И как бы партийные верхи ни отмахивались от рабочей оппозиции, это та нарастающая здоровая классовая сила, которая несет особую жизненную энергию возрождения народного хозяйства и самой начинающей линять и пригибаться к земле коммунистической партии.
Итак. Три причины порождают кризис нашей партии: прежде всего, высшие, объективные условия, в которых протекает и осуществляется насаждение начал коммунизма в России (гражданская война, экономическая отсталость России, ее великая разруха после стольких лет войны); вторая причина: мешанный состав ее населения — семимиллионный пролетариат, затем крестьянство, мещанство, бывшая крупная буржуазия — дельцы всех видов и формаций, влияющих на политику советских органов и вливающихся в партию. В-третьих — пассивность партии в деле непосредственного улучшения положения пролетариата при неумении, бессилии соответствующих советских учреждений поставить и разрешить эти вопросы.
Чего же хочет оппозиция? И в чем ее заслуга?
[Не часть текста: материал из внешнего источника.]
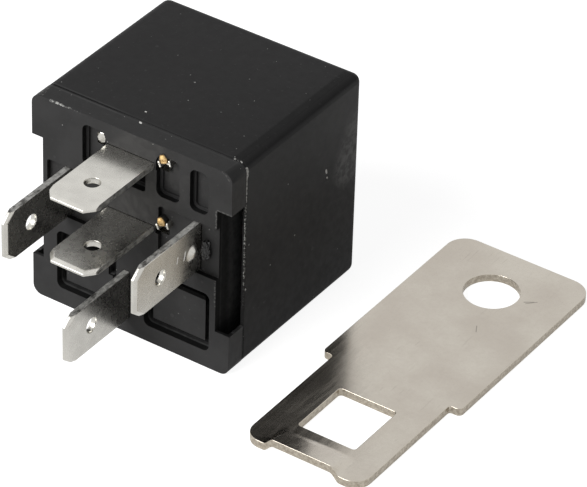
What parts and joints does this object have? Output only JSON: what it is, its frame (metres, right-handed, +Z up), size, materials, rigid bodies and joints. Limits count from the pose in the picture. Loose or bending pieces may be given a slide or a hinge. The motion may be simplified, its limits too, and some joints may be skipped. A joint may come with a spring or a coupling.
{
  "type": "automotive relay",
  "caption": "Cube-shaped plug-in changeover relay with flat blade terminals, an electromagnet and spring contact inside, and its flat mounting bracket.",
  "frame": {"origin": "on the surface that the relay lies on, under the middle of its body, level with the joint between the base's collar and the cover", "axes": "+Z up from the side that the relay lies on, -Y along the blades away from the body, +X towards blade 85 and the bracket"},
  "size_m": [0.052, 0.0492, 0.0272],
  "materials": {
    "black_plastic": "fine moulded texture",
    "black_plastic_base": "moulded, satin",
    "tinned_brass": "tin plated, satin",
    "nickel_steel": "nickel plated, satin",
    "soft_iron": "zinc plated",
    "copper_wire": "enamelled copper",
    "bobbin_plastic": "moulded",
    "spring_bronze": "rolled",
    "rivet_steel": "plated",
    "contact_silver": "polished silver alloy",
    "solder": "bright solder"
  },
  "bodies": {
    "root": {"cover": "black_plastic", "base": "black_plastic_base", "terminal_87": "tinned_brass", "terminal_87a": "tinned_brass", "terminal_86": "tinned_brass", "terminal_85": "tinned_brass", "terminal_30": "tinned_brass", "bobbin": "bobbin_plastic", "coil_winding": "copper_wire", "coil_core": "soft_iron", "yoke": "soft_iron", "coil_lead_86": "copper_wire", "coil_lead_85": "copper_wire", "solder_86": "solder", "solder_85": "solder", "yoke_rivets": "rivet_steel", "contact_87": "contact_silver", "contact_87a": "contact_silver", "mounting_bracket": "nickel_steel"},
    "armature": {"armature": "soft_iron", "contact_spring": "spring_bronze", "armature_rivets": "rivet_steel", "moving_contact": "contact_silver"}
  },
  "joints": [
    {"name": "armature_pivot", "type": "hinge", "parent": "root", "child": "armature", "pos_m": [0, 0.01625, 0.0032], "axis": [1, 0, 0], "range_deg": [0, 2.89], "stiffness_Nm_per_rad": 0.01, "springref_deg": -34.38, "deforming": ["contact_spring"]}
  ]
}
Ее заслуга в том, что она вынесла перед партией все эти наболевшие вопросы, что она оформила то, что глухо бродило в массах и что уводило беспартийные рабочие массы все дальше и дальше от партии, что она ясно и безбоязненно бросила в лицо партийным верхам: «Остановитесь, оглянитесь, призадумайтесь. Куда вы нас ведете? Не сбиваемся ли мы с классового пути? Плохо будет положение партии, если остов-то диктатуры — рабочий класс — останется сам по себе, а партия сама по себе… В этом гибель революции». Задача партии в момент настоящего кризиса — бесстрашно участь свои ошибки, насколько ни были, и прислушаться к здоровому классовому зову широких масс рабочих: через творчество самого восходящего класса в лице производственных союзов к воссозданию и развитию производительных сил страны, к очищению самой партии от затесавшихся в нее чуждых ей элементов, к выправлению работы партии путем возвращения к демократизму, к свободе мнений и критике внутри партии.